Architectural Language

The Language
of Nature

Before a single line is drawn, this land speaks. Its arroyos carry the memory of a thousand seasons of snowmelt. Its ridgelines have been tracing the same arc against the sky since long before any road reached this altitude. Its meadow tilts toward the sun at precisely the angle that has sustained its grasses, its elk, its wildflower cycles, for millennia.

The integrative process begins not with a programme but with a period of deep listening. What does this place already know? What are the patterns — hydrological, ecological, solar, cultural — that any structure placed here must work with rather than against?

Architecture that honours a living system does not impose geometry upon it. It asks: what form does this land suggest? Where does it want enclosure and where does it want openness? Where are the thresholds between human dwelling and wild movement that must remain permeable?
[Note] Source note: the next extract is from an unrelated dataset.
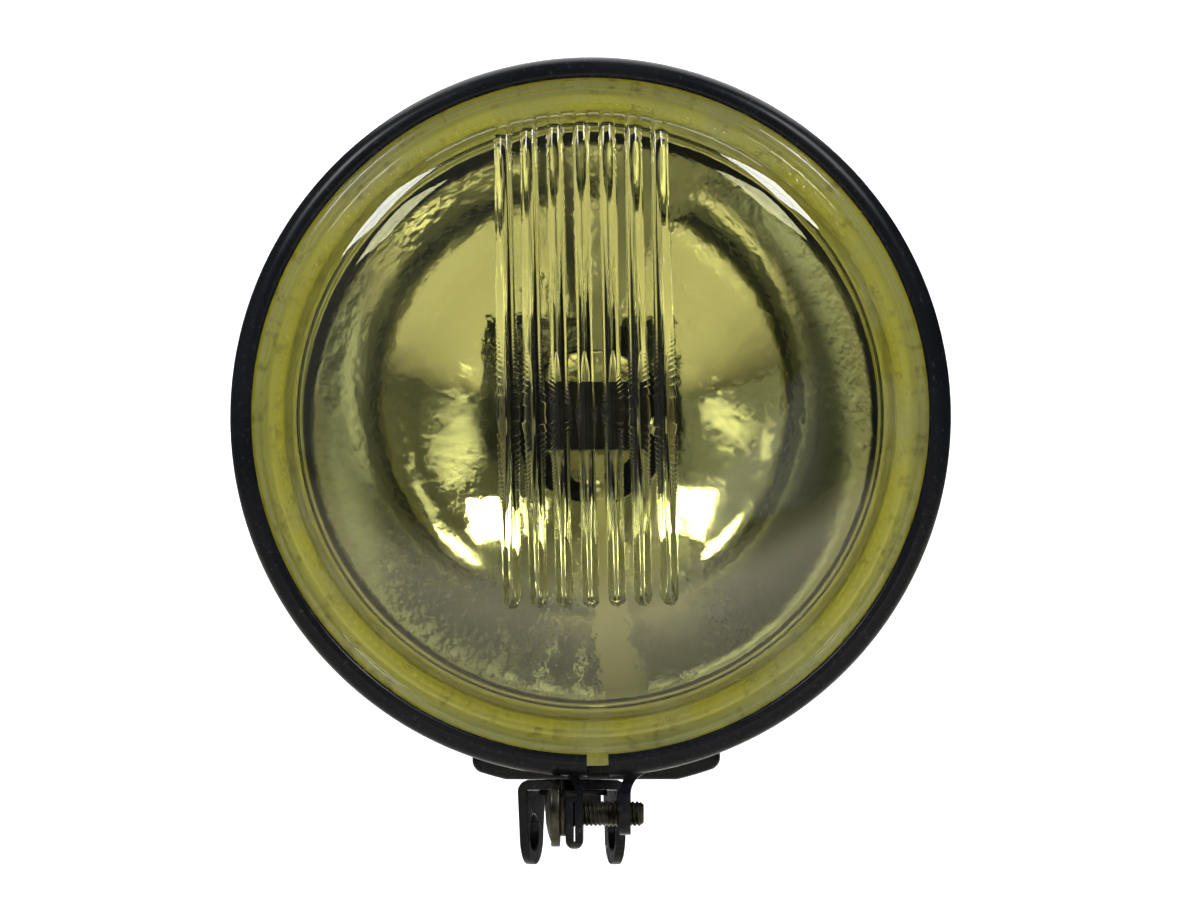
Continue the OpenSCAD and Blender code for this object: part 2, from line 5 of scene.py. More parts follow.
import bmesh
import bpy
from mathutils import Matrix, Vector


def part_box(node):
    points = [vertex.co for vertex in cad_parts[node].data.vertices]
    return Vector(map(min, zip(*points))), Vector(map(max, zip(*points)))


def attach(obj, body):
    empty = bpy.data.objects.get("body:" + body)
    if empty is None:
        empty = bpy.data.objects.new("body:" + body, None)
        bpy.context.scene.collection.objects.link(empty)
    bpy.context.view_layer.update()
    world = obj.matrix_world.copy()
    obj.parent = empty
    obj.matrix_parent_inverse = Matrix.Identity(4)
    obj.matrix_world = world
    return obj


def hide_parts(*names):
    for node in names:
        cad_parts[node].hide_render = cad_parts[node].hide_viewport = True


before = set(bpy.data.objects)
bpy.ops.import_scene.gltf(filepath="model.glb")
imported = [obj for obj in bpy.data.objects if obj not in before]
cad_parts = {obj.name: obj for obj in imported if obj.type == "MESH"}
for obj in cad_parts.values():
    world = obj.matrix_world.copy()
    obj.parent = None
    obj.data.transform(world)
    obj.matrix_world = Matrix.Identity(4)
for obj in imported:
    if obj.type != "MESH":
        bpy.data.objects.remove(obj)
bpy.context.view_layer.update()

MM = 0.001
FLOOR_Z = -0.3  # the floor's height in metres


# ---- Where things are --------------------------------------------------------------------------

lens_low, lens_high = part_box("lens")
LENS_BACK = -1.2  # mm behind the rim's middle plane
CENTRE = Vector((
    (lens_low.x + lens_high.x) / 2,
    lens_high.y - LENS_BACK * MM,
    (lens_low.z + lens_high.z) / 2,
))
CLOCKING = math.radians(1.3)

# The lamp's own sizes, in mm. Distances "at" are measured behind the rim's middle plane.
RIM_R = 83.0
WINDOW_R = 78.0
RIM_FRONT = -7.0
RIM_BACK = 4.0
SHEET = 1.2
SPLIT_W = 5.2
LENS_R = 80.4
LENS_FACE = -5.8
DOME_R = 70.5
DOME_H = 11.5
INNER_R = 67.2
INNER_H = 12.6
FLUTES = 7
FLUTE_PITCH = 5.96
FLUTE_W = 3.4
FLUTE_H = 1.3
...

Explorations designed by Architect Martin Vaccarezza

Form follows ecology

Every material choice, every roofline, every courtyard orientation is a response to what the land has already organised — solar angles, prevailing winds, wildlife corridors, seasonal water.

Two grammars, one truth

Curved forms follow the arroyo's memory and reduce visual mass. Rectilinear forms anchor to solar geometry and create protected microclimates. Neither is imposed — both are heard.

The land chooses

These explorations are not proposals. They are early conversations between imagination and place. The true architecture will emerge through the discovery process itself — in dialogue with the steward, the site, and the living systems already at work here.